Well, that’s what I feel right now :)

And yes, I just put the happy face smiley there. I don’t know why I did it. Maybe I just don’t want to be seen that sad lol. It’s stupid, to be honest.

Anyway.

Remember when I told you about friendzone? Yeah apparently I was not totally right about it. You want to say something before I continue? Alright… Yes I was friendzoned just not so long time ago, so I know now.

The person that I like constantly talking about another girl. Constantly.

I might be happy if he does, but the problem is he seems not happy about it. Of course, if there’s no problem they won’t talk about it right? Actually I don’t mind listening anything he said…. It’s just bad.

If seeing him online makes me feel warm inside, and when he spoke to me it gave me tingling in my stomach… when he talked about the other girl it makes me feel the chill in my back. But the worst, when he said he wasn’t happy, it slightly makes me angry.

Can you imagine… You want a pizza (or pasta, whatever you like, basically any food you like the most). And you actually got the best pizza in the world. Lots of cheeses, thick toppings, lots of meats, warm and sliced just right. The pizza was only one inch from your mouth, but then you see someone you really really really care about, looking at you, your pizza, hungry.

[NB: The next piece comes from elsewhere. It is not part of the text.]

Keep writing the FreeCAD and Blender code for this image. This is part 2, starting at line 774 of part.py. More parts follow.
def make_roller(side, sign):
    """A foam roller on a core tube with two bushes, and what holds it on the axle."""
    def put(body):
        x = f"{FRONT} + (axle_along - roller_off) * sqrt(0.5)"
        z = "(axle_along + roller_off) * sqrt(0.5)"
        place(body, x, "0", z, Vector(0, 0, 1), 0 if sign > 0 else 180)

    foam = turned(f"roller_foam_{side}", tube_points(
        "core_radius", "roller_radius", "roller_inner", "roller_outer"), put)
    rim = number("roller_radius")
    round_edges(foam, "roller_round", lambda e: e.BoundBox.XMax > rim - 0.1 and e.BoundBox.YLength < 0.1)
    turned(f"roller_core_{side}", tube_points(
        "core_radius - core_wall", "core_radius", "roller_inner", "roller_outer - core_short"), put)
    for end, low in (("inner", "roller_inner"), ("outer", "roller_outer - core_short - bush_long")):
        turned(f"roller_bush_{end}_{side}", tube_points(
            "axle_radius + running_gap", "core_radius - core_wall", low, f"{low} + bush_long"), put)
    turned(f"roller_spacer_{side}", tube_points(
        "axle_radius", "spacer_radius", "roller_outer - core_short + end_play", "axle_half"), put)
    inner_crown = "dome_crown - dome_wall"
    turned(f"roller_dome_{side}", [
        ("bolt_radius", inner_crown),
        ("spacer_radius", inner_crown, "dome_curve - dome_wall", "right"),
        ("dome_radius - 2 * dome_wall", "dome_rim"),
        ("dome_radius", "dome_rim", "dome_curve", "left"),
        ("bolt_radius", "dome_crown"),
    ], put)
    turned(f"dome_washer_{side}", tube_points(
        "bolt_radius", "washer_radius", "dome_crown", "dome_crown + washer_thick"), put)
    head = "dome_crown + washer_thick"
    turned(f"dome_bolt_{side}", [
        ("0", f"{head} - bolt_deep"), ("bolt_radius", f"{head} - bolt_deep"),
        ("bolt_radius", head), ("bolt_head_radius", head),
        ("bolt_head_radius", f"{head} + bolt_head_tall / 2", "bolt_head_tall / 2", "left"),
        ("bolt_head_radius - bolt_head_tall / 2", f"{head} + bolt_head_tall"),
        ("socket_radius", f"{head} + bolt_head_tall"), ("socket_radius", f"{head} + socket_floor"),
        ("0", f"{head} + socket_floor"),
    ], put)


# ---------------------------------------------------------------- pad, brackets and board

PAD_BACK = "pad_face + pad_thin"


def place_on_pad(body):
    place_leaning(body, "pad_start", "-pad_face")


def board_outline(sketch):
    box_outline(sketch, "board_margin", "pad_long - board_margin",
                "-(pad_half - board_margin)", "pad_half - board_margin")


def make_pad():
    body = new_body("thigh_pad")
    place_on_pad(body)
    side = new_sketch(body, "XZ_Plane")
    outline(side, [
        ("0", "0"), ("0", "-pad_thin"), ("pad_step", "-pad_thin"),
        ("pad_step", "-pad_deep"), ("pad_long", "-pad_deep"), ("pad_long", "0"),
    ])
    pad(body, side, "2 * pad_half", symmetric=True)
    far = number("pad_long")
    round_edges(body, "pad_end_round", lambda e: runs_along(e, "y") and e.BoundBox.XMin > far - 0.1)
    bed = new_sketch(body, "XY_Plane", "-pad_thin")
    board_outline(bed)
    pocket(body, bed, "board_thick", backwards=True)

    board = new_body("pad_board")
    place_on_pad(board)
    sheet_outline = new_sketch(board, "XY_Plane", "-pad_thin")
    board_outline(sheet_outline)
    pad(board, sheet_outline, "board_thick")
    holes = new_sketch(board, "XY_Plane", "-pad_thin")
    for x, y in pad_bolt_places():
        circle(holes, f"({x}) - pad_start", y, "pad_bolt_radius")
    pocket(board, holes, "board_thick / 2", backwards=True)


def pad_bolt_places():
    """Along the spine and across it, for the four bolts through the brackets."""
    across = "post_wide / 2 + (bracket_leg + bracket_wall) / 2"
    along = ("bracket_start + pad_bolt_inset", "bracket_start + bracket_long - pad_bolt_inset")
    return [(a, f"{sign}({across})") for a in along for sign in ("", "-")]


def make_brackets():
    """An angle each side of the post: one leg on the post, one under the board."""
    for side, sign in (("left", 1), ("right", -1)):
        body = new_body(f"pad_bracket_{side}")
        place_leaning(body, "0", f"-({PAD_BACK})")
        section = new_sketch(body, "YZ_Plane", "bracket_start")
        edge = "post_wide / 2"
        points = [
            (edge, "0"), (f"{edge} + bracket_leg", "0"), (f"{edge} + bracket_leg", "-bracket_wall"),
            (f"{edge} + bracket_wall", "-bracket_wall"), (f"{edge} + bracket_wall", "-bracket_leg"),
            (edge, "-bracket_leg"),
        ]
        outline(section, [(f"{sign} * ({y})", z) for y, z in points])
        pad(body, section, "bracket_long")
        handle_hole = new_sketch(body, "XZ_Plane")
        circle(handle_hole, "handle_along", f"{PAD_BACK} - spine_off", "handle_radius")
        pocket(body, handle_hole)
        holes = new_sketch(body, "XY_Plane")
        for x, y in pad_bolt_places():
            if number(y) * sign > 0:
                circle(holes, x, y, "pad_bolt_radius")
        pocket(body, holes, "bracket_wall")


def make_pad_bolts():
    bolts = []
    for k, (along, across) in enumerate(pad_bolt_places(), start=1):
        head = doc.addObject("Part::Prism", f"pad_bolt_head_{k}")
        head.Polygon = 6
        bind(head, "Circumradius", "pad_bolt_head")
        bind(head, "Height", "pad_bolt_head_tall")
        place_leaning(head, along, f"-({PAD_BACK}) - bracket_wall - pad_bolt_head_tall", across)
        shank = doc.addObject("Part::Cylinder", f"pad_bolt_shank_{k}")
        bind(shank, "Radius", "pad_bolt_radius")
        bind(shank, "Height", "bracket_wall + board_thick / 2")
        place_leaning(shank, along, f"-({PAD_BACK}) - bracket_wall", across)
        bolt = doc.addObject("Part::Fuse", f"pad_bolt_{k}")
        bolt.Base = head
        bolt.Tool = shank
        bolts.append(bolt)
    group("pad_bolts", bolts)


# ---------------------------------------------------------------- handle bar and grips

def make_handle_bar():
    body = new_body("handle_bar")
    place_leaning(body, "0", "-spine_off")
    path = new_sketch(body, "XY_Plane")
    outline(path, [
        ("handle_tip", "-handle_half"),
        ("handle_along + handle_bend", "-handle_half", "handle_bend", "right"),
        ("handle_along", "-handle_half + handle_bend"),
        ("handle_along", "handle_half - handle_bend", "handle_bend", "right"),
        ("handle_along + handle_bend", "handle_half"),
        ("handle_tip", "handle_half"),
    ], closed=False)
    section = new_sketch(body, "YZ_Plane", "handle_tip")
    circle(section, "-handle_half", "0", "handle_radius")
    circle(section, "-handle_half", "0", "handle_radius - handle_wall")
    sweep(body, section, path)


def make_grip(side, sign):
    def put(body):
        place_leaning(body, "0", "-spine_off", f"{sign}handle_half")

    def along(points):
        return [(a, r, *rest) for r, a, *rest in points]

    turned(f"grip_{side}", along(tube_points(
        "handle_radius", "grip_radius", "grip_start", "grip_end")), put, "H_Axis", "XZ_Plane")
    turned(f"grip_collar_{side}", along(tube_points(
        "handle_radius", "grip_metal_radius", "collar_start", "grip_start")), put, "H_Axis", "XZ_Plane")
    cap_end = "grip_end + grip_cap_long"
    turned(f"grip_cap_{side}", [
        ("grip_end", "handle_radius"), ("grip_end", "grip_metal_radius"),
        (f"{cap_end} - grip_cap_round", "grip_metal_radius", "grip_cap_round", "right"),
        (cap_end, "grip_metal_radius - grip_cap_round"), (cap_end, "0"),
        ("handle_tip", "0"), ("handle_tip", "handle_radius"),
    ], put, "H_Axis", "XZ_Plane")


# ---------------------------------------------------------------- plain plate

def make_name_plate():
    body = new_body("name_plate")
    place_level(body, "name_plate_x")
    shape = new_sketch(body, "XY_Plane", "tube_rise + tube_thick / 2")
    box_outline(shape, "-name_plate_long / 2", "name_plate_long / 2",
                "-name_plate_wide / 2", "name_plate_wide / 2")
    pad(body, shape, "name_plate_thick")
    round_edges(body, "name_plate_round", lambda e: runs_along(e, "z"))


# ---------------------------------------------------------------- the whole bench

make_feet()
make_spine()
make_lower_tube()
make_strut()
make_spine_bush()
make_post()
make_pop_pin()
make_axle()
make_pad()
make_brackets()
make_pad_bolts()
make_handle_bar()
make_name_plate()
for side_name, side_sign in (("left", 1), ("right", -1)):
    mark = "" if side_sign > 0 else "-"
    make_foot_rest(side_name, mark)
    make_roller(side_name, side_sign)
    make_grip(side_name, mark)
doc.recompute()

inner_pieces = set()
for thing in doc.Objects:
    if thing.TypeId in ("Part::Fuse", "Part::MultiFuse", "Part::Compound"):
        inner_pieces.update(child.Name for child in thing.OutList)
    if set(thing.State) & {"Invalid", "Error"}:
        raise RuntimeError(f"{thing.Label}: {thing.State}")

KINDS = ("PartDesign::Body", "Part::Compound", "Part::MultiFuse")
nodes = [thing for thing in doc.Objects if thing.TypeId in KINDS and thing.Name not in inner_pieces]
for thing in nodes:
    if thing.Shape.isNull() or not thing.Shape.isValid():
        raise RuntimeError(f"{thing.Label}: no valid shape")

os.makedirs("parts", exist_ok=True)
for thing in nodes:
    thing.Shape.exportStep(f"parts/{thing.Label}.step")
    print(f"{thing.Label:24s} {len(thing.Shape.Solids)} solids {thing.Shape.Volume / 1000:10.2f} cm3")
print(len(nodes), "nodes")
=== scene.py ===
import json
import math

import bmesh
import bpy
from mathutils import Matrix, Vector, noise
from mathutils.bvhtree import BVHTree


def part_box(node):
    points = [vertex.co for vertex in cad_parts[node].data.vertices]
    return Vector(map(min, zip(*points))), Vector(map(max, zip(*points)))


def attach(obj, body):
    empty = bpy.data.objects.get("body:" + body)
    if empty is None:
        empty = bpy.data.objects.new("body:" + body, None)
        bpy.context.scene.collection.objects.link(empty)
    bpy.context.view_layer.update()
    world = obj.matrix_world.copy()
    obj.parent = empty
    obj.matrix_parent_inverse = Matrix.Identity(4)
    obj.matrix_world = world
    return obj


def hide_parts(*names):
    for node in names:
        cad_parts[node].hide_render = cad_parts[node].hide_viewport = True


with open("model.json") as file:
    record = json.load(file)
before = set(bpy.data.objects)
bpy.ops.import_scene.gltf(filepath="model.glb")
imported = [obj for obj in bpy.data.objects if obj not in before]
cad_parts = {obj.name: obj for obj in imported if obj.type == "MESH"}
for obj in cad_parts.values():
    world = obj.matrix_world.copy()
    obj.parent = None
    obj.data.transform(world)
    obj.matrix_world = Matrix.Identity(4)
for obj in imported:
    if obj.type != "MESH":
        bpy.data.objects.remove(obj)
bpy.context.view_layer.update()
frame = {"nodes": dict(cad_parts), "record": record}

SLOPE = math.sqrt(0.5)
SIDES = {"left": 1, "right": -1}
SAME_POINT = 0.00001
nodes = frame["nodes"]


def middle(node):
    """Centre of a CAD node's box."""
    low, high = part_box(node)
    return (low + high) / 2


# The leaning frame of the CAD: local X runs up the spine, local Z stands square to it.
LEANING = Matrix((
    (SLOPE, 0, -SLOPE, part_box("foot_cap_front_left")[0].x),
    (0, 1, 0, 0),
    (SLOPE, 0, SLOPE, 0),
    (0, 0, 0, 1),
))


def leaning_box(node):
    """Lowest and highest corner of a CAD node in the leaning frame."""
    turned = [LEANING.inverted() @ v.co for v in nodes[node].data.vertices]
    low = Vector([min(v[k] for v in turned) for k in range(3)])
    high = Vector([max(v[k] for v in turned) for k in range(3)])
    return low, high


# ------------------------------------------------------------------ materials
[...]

So you said to him. Alright you can have my last slice of pizza. And you hoped deep inside he’ll share the pizza with you. But no.

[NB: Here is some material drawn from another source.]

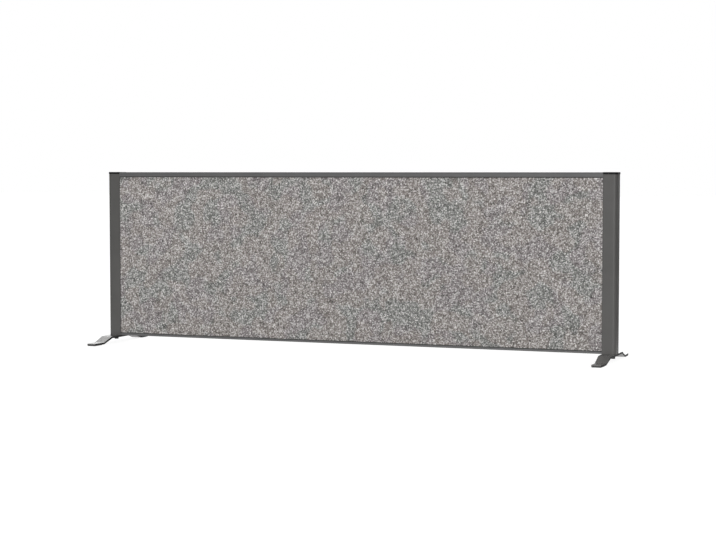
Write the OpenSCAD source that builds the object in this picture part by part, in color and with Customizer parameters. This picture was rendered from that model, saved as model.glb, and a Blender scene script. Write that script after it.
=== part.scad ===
// Acoustic divider screen for a desk: a felt panel in an aluminium frame on two flat feet.
// Origin at the middle of the footprint, on the table. X runs along the screen,
// Y through it with the front towards -Y, and Z up. All lengths are in millimetres.

/* [Screen] */
// Width over the two posts
screen_w = 1600; // [1000:10:2000]
// Height from the table to the top of the post caps
screen_h = 527; // [350:1:700]
// Height of the frame's underside above the table
frame_gap = 21.5; // [17.5:0.5:30]

/* [Posts] */
// Width of a post, as seen from the front
post_w = 40; // [38:1:60]
// Wall thickness of the post extrusion
post_wall = 2.5; // [2:0.5:4]
// Radius of the post's two outer corners
post_corner_r = 10; // [4:0.5:12]
// Radius of the post's two edges beside the felt
post_edge_r = 1; // [0.5:0.25:2]
// Depth of the groove that takes the boards' ends
groove_depth = 12; // [10:0.5:14]
// Radius of the round screw port inside the post
port_r = 7; // [6:0.25:8]
// Thickness of the two ribs that hold the screw port
rib_t = 2.5; // [1.5:0.5:4]

/* [Post caps] */
// Thickness of a cap above the post
cap_h = 6; // [4:0.5:10]
// How far a cap stands out past the post
cap_lip = 1; // [0.5:0.25:2]
// Chamfer round the top of a cap
cap_chamfer = 0.8; // [0.4:0.2:2]
// Length of the pegs that push into the post
peg_h = 12; // [6:1:30]
// Play between a peg and the walls round it
peg_play = 0.25; // [0.2:0.05:0.5]

/* [Rails] */
// Wall thickness of both rail extrusions
rail_wall = 2; // [1.5:0.5:3]
// Height of the top rail's hollow box
box_h = 9; // [8:0.5:20]
// Radius of the top rail's two upper edges
box_edge_r = 4.5; // [2.5:0.5:6]
// How far the top rail lies below the top of the caps
box_drop = 0.5; // [0:0.25:2]
// Height of the lips that hold the boards, from the web to the edge
lip_h = 4.1; // [3.5:0.1:8]

/* [Panel] */
// Thickness of each felt board
felt_t = 9; // [6:0.5:14]
// Thickness of each absorber mat
absorber_t = 8; // [8:0.5:14]
// Thickness of the core board
core_t = 4; // [3:0.5:8]
// Play between the boards' edges and the webs
board_play = 0.5; // [0.5:0.25:2]
// Play between the inner layers and the screw heads
layer_play = 1; // [0.5:0.25:4]

/* [Seals] */
// Height of the seal that shows beside a rail's lip
seal_h = 2.4; // [1.5:0.1:5]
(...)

He gave the pizza to someone else. He thought that person would share his pizza with him. But no.

She took the pizza. Bit a bit. Didn’t like it, and she looked him, saying she was on diet and just threw the rest to the trash can.

Change the pizza with your heart.

Worst feeling ever.

To What Extent?

February 10, 2012

I don’t have many friends. I do know a lot of people, but friendship is a commitment as well, isn’t it? It would take me awhile before I decide if someone is my friend or not. However, once I consider someone as a friend of mine, it is not so easy for me to just neglect them whenever bad things come. Yes, I do have this bloody superhero syndrome, and I am struggling with that *facepalm*.

Anyway…

I don’t want to spoil someone else’s story, but I just want to explain what went on few weeks go. So, I was talking to this friend on facebook chat, she was so low because of her academic problem. She was very low, so at that moment, the only right thing to do is to invite her over so she can talk and I can comfort her… a little. Yes, I sacrifice my game! So that should counts. She was so happy when I invited her to come because she didn’t want to be alone at that moment, and I was the only one who offered a talk.

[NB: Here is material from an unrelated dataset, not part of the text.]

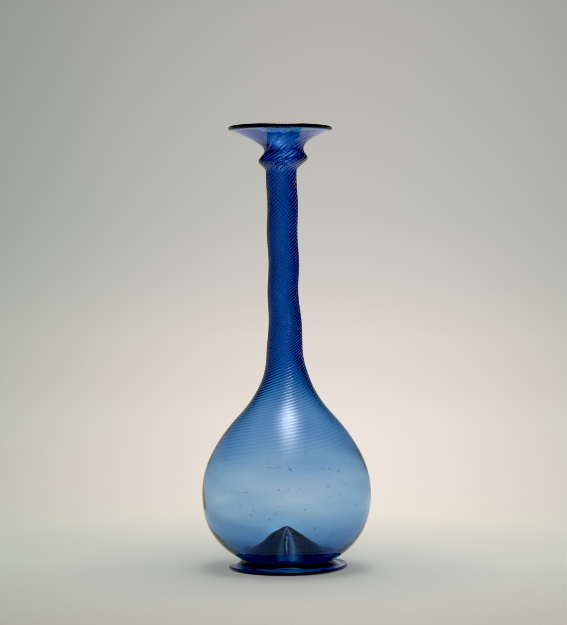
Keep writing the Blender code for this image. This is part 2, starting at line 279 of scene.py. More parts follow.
def axis_shift(height):
    """Sideways place of the bottle's own axis at each height, as x and y."""
    lean = ease(
        height, (0.0, FOOT_SHIFT), (WAIST_HEIGHT, FOOT_SHIFT / 2), (BELLY_HEIGHT / 2, 0.0),
        (SHOULDER_HEIGHT, 0.0), (NECK_FOOT_HEIGHT, -0.9 * MM), (NECK_HEIGHT, -2.2 * MM),
        (NECK_TOP_HEIGHT, -3.3 * MM), (COLLAR_HEIGHT, -2.4 * MM), (THROAT_HEIGHT, -1.8 * MM),
        (LIP_HEIGHT, -4.4 * MM),
    )
    swing = NECK_WOBBLE * ease(
        height, (SHOULDER_HEIGHT, 0.0), (NECK_FOOT_HEIGHT, 1.0), (NECK_TOP_HEIGHT, 1.0),
        (COLLAR_HEIGHT, 0.0),
    )
    phase = 2.0 * math.pi * (height - NECK_FOOT_HEIGHT) / WOBBLE_PITCH
    return lean - swing * np.cos(phase), -swing * np.sin(phase)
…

She went on with heart to heart talk, said she couldn’t talk to anyone about her feeling because she thought people doesn’t care. Well, maybe they really don’t care, but it wouldn’t help if you kept thinking that way, would it? Anyway, I told her, if anything happens, she can always talk to me.

The next day, she asked me to go out to the city center. Two days after she called me and asked me if I was free. Few days afterwards we talked on skype, and then she found out I was going to go to Noel Gallagher’s concert (which I bought about three months before I even talked to her about her problems). Later that I know from Denise that she was disappointed that I didn’t ask her to go with me.

“She said if anything happens I can talk to her, but she didn’t ask me to go to Noel Gallagher’s concert with her”.

Is that even make sense?

It wasn’t the first time I had this “friendship went too far” experience. It happened many times actually. I offered a friendship and these girls just don’t know where to stop. Am I a chick magnet or something? Well, if I am I will take that as a compliment, but if I don’t, what’s wrong with me?

A female friend was a bit pissed with me because I “left” her on a party. First, it wasn’t a real party. Second, she went there with another friend and not only with me. I didn’t leave him alone or whatsoever, but for her I was abandoning her. This sensitivity I don’t have. And that kind of attitude; the clingy, needy behavior, I don’t understand. They are strong women I can see, but when I was there, they want me to… argh. They need boyfriends I guess, I was replacing that figure (which I also don’t understand how that makes sense).

I am not a bad friend. I believe that. Apart from my Machiavellian tendency, I know that I can go to your house in the middle of the night if you needed my help. I can abandon things that I like, like my game if you said to me you were feeling low and you need someone to talk. I can pick up the phone, no matter how hesitate I am talking on phone, when you call just to make sure you’re alright. I will listen no matter how boring your love life story, and if you ask I might give you idea, sometimes the brilliant ones (I am a narcissist, so deal with it).

However, I am not that kind of friend.

You can come to me to talk about your problem, but it does not necessarily vice versa. I mean, I don’t get the idea how come you expect me to talk to you if you don’t even know how to solve your problem yourself? I might just go to a professional or if I just need to vent I will write it here. Sorry for that but, hey… That’s how I deal with most of my problems. Doesn’t mean I don’t talk to friends at all… I do, but to some extent.

I don’t go out with friends on daily basis. I know some (Asian?) girls do this. They shop together, eat together everyday, go to campus together in group, and that’s how define close friends. I don’t do that. Chances are I go to the city centre without telling you anything, or go to a concert by myself, and it doesn’t change my friendship with you. I don’t think I have to report all my activities to a friend, that’s absurd. Isn’t it?

I like companionship, but I am not marrying that.